The measure of damages in a slander of title suit is controlled by section 3333 of the Civil Code. It provides: ‘For the breach of an obligation not arising from contract, the measure of damages, except where otherwise expressly provided by this Code, is the amount which will compensate for all the detriment proximately caused thereby, whether it could have been anticipated or not.’ Certainly the quieting of title in order to remove the cloud placed upon real property by slanderous conduct is a procedure proximately caused by the slanderer.
In suits to recover damages for malicious prosecution, sums expended by plaintiff to defend the original unfounded lawsuit are recoverable. There, attorney's fees paid or incurred in defending the original suit are held to be a proper element of damages. Peebler v. Olds, 71 Cal.App.2d 382, 389, 162 P.2d 953; stevens v. Chisholm, 179 Cal. 557, 564, 178 P. 128.
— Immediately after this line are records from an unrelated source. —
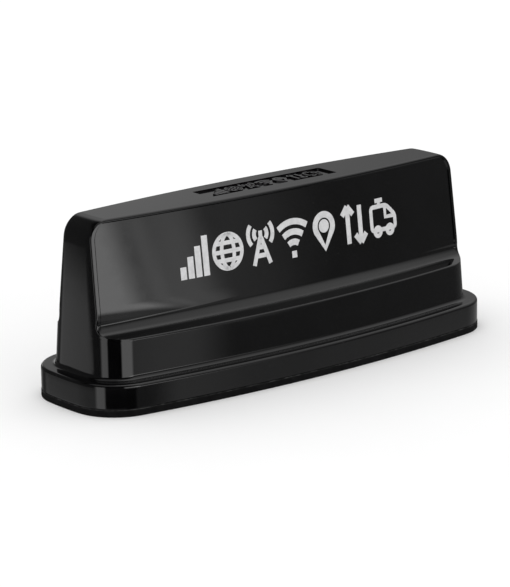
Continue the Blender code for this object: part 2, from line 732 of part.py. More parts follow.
# ---- screws, inserts and vent --------------------------------------------------------------------
def make_radome_screws(collection, material):
    """Countersunk screws from below through the base into the radome's bosses."""
    head, shank = SCREW_HEAD_D / 2, SCREW_D / 2
    length = FLOOR_T + SCREW_BITE
    profile = [(0.0, length), (shank - SCREW_TIP, length), (shank, length - SCREW_TIP),
               (shank, SCREW_HEAD_H), (head, SCREW_HEAD_RIM), (head, 0.0), (0.0, 0.0)]
    for i, (x, y) in enumerate(screw_places(), 1):
        turned(f"radome_screw_{i}", profile, collection, material, (x, y, FLOOR_Z + SCREW_SUNK))


def make_plate_screws(collection, material):
    """Pan-head screws that hold the ground plate on its pillars."""
    head, shank = PILLAR_HEAD_D / 2, SCREW_D / 2
    profile = [(0.0, PILLAR_HEAD_H), (head - PILLAR_HEAD_R, PILLAR_HEAD_H),
               (head, PILLAR_HEAD_H - PILLAR_HEAD_R),
               (head, 0.0), (shank, 0.0), (shank, -PILLAR_SCREW_L), (0.0, -PILLAR_SCREW_L)]
    for i, (x, y) in enumerate(pillar_places(), 1):
        turned(f"ground_plate_screw_{i}", profile, collection, material, (x, y, PLATE_TOP + GAP))


def make_inserts(collection, material):
    """Threaded inserts, flush with the underside of the casting."""
    for i, (x, y) in enumerate(insert_places(), 1):
        loops = [circle_ring(x, y, INSERT_D, 16), circle_ring(x, y, INSERT_BORE_D)]
        mesh = plate_mesh(f"roof_insert_{i}", loops, FLOOR_Z, FLOOR_Z + INSERT_L)
        add_object(f"roof_insert_{i}", mesh, collection, material)


def make_vent(collection, material):
    """Pressure vent in the bay's roof."""
    head, stem = VENT_HEAD_D / 2, VENT_STEM_D / 2
    under = BAY_ROOF_TOP - BAY_ROOF_T - GAP
    profile = [(0.0, BAY_ROOF_TOP), (stem, BAY_ROOF_TOP), (stem, under), (head, under),
               (head, under - VENT_HEAD_H + VENT_HEAD_R), (head - VENT_HEAD_R, under - VENT_HEAD_H),
               (0.0, under - VENT_HEAD_H)]
    turned("vent_plug", profile, collection, material, (0.0, VENT_Y, 0.0))


# ---- jacks and leads -----------------------------------------------------------------------------
def make_jacks(collection, jack_material, nut_material):
    """Bulkhead jacks through the bay's roof, each with its nut below."""
    seat = BAY_ROOF_TOP + GAP
    thread, flange, tail = JACK_THREAD_D / 2, JACK_FLANGE_D / 2, JACK_TAIL_D / 2
    socket, pin = JACK_SOCKET_D / 2, JACK_PIN_D / 2
    deep = JACK_END_Z + JACK_SOCKET_L
    pin_end = JACK_END_Z + JACK_PIN_SUNK
    profile = [(0.0, JACK_TOP), (tail, JACK_TOP), (tail, seat + JACK_FLANGE_H),
               (flange, seat + JACK_FLANGE_H), (flange, seat), (thread, seat),
               (thread, JACK_END_Z), (socket, JACK_END_Z), (socket, deep), (pin, deep),
               (pin, pin_end), (0.0, pin_end)]
    nut_top = BAY_ROOF_TOP - BAY_ROOF_T - GAP
    corner_d = JACK_NUT_AF / math.cos(math.pi / 6)
    for i, x in enumerate(jack_places(), 1):
        turned(f"antenna_jack_{i}", profile, collection, jack_material, (x, 0.0, 0.0))
        loops = [circle_ring(x, 0.0, corner_d, 6), circle_ring(x, 0.0, JACK_BORE_D)]
        mesh = plate_mesh(f"jack_nut_{i}", loops, nut_top - JACK_NUT_H, nut_top)
        add_object(f"jack_nut_{i}", mesh, collection, nut_material)


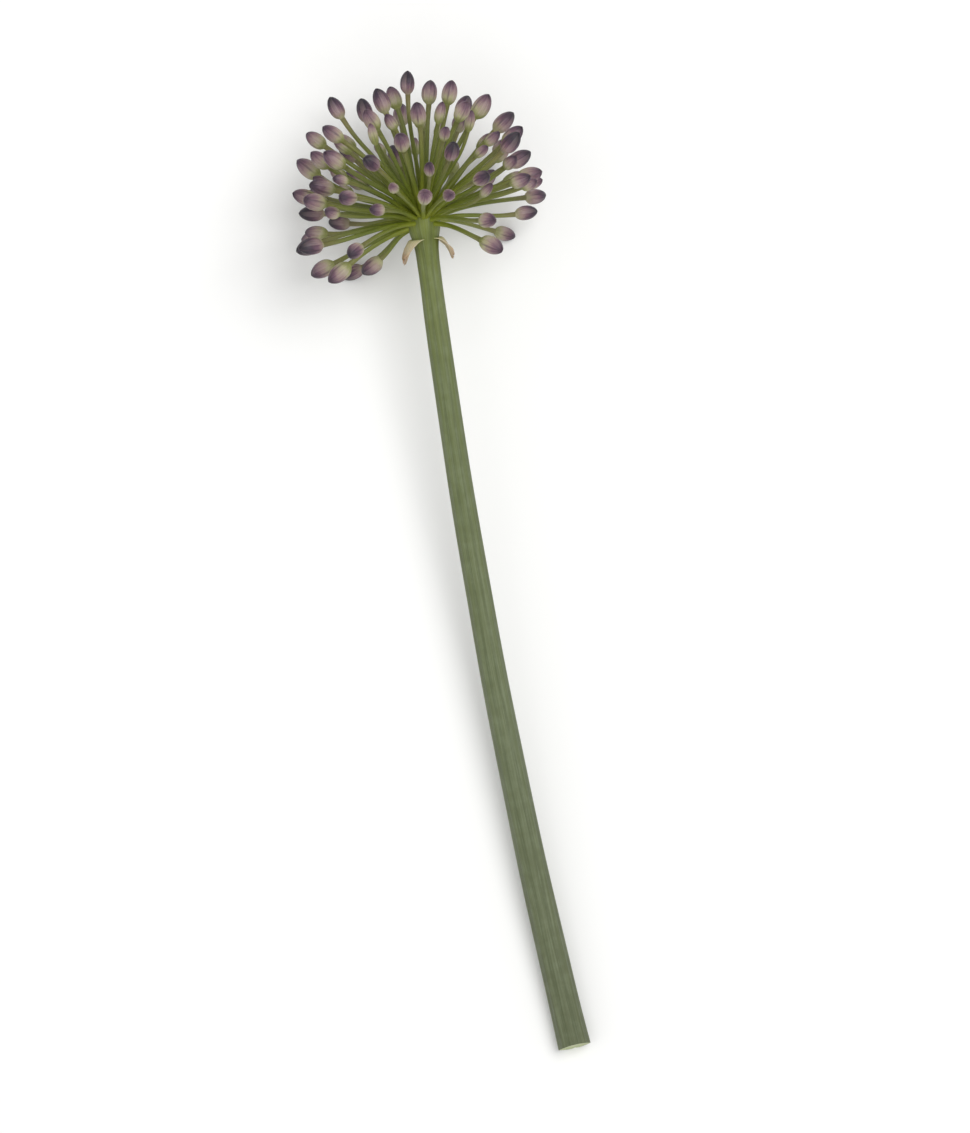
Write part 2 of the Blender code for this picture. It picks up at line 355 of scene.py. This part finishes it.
floretPart = {
    "sides": 48,
    "stalkLength": 0.015,
    "stalkKnots": [
        (0, 0.00052), (0.04, 0.00042), (0.2, 0.00036), (0.6, 0.00034), (0.92, 0.00038), (1, 0.00043),
    ],
    "stalkRows": 15,
    "budLength": 0.0042,
    "budRadius": 0.00121,
    "budKnots": [
        (0, 0.355), (0.04, 0.50), (0.12, 0.735), (0.25, 0.93), (0.42, 1.0), (0.60, 0.955),
        (0.75, 0.80), (0.86, 0.60), (0.94, 0.38), (0.985, 0.17), (1, 0.07),
    ],
    "budRows": 19,
    "lapAngle": 39.0,  # degrees from a keel to the edge of its outer tepal
    "lapStep": 0.085,
    "keelHeight": 0.055,
    "keelWidth": 6,  # degrees
    "tuckAngle": 1.2,  # degrees from an outer tepal's edge to the corners tucked under it
    "tepalStart": 0.18,  # the share of the bud where the tepals stand out fully
    "innerDrop": 0.00016,  # how much lower the inner tepals end
    "stalkRibs": 0.05,
    "snug": 0.98,  # the bud's width beside its CAD solid's
}


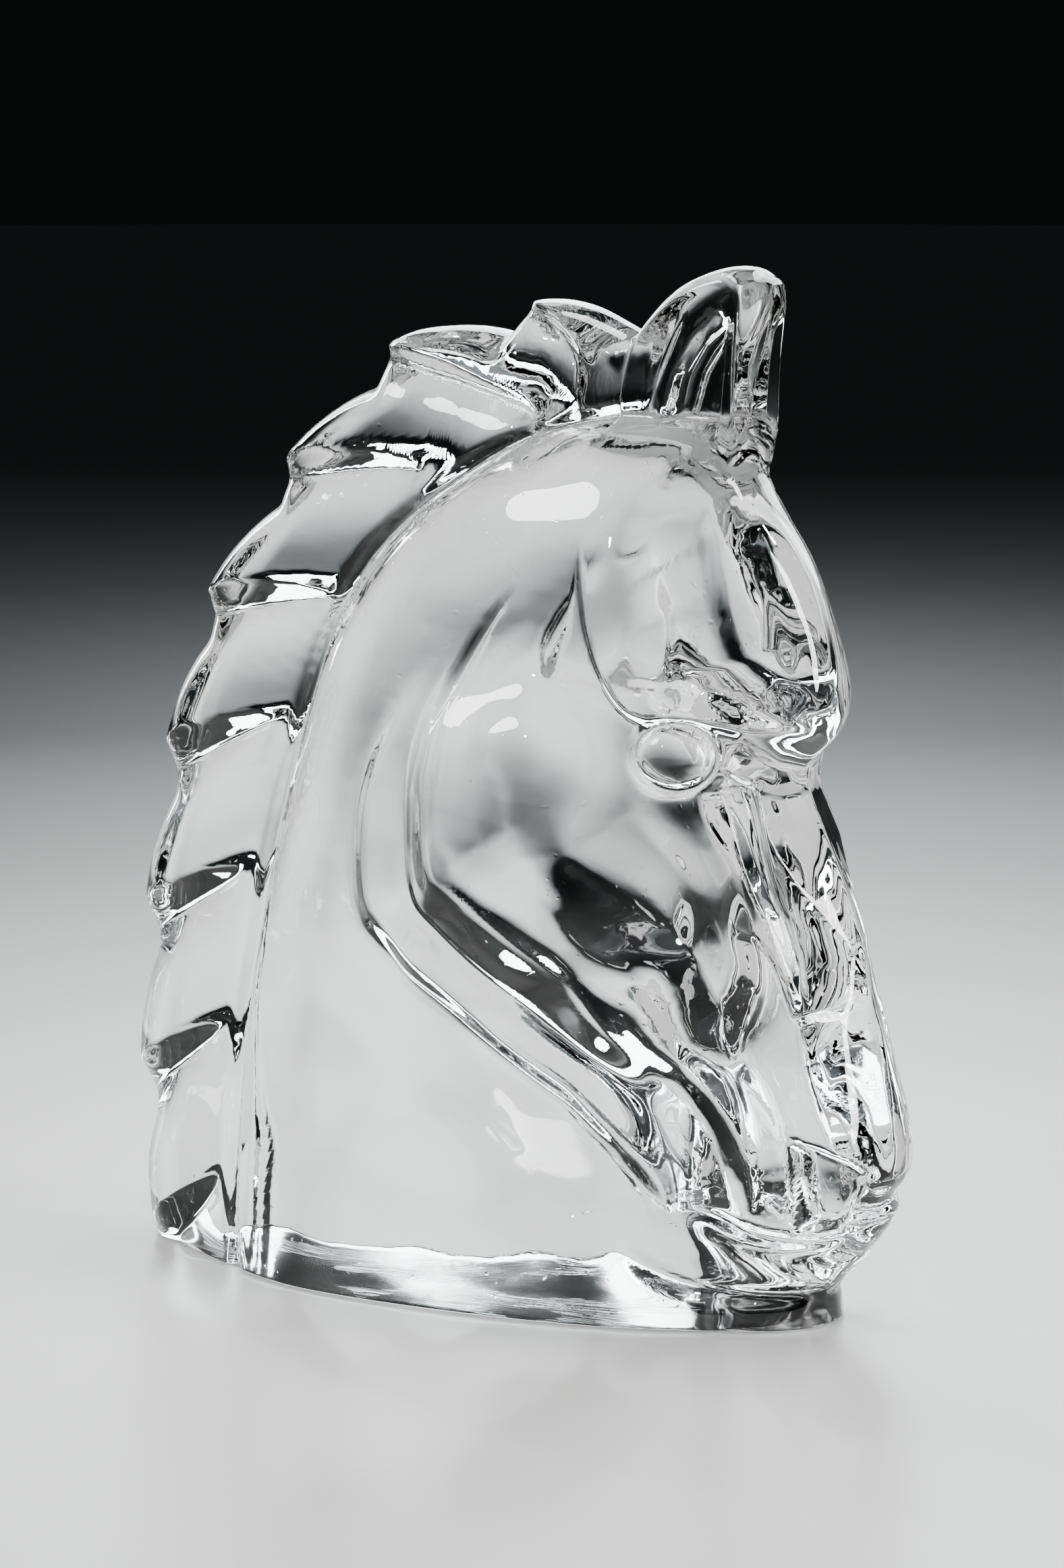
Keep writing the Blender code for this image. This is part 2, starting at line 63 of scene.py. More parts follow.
# The profile, from the foot's front over chin, lips, nose, brow and forehead to the ear
FACE = [
    (51.4, 0.0), (51.3, 4.6), (55.6, 9.4), (59.3, 14.8), (59.0, 17.6), (61.0, 21.0), (60.8, 27.0),
    (58.4, 37.0), (56.9, 44.0), (55.6, 51.3), (53.0, 58.2), (49.6, 65.5), (46.6, 73.6), (50.4, 79.0),
    (51.8, 84.0), (50.4, 91.0), (46.4, 101.0), (41.8, 108.0), (38.8, 113.0),
]
EAR = [
    (38.8, 113.0), (39.0, 126.0), (40.0, 136.2), (38.8, 139.0), (35.4, 140.0), (28.4, 137.3),
    (21.4, 130.8),
]
# Through the tips of the mane's locks, from the ear to the back of the foot
CREST = [
    (21.4, 130.8), (13.5, 134.8), (5.0, 135.2), (-8.0, 132.8), (-19.6, 127.7), (-35.2, 112.2),
    (-49.4, 91.2), (-56.5, 68.3), (-60.2, 45.3), (-61.2, 22.3), (-59.2, 0.0),
]

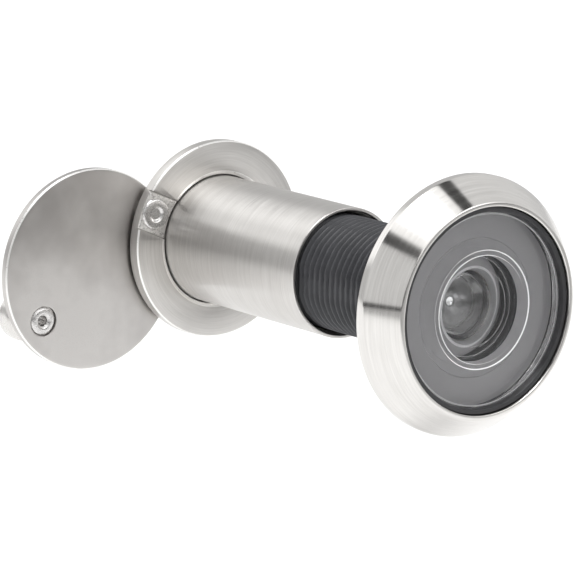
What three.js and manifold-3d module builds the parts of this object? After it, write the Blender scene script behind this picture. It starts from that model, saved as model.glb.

Actions for slander of title are analogous to malicious prosecution suits. Both are torts based on conduct calculated to result in litigation. To clear a slandered title is akin to defending an unfounded lawsuit. Both result in litigation that involves attorneys' fees and court costs. Attorney's fees necessarily paid therein are special damages. Seller pleaded them as such in her cross-complaint and the court awarded them to her.
In the case at bar, seller elected by her cross-complaint to join a cause of action to quiet title, for the purpose of removing the cloud caused by buyer, with a cause of action in tort for slander of title. This should make no difference in the result. Seller's cross-complaint alleged that the attorney's fees necessary to clear title amounted to $500. Evidence was introduced to the effect that seller had agreed to pay $1,000 attorney's fees for the prosecution of this lawsuit. The court reasonably concluded that one-half of this fee was incurred in that part of the case wherein title was being quieted, and therefore allowed $500 as special damages for seller's loss in this regard.
QUAYLE, Justice pro tem.
TOBRINER, Acting P. J., and DUNIWAY, J., concur.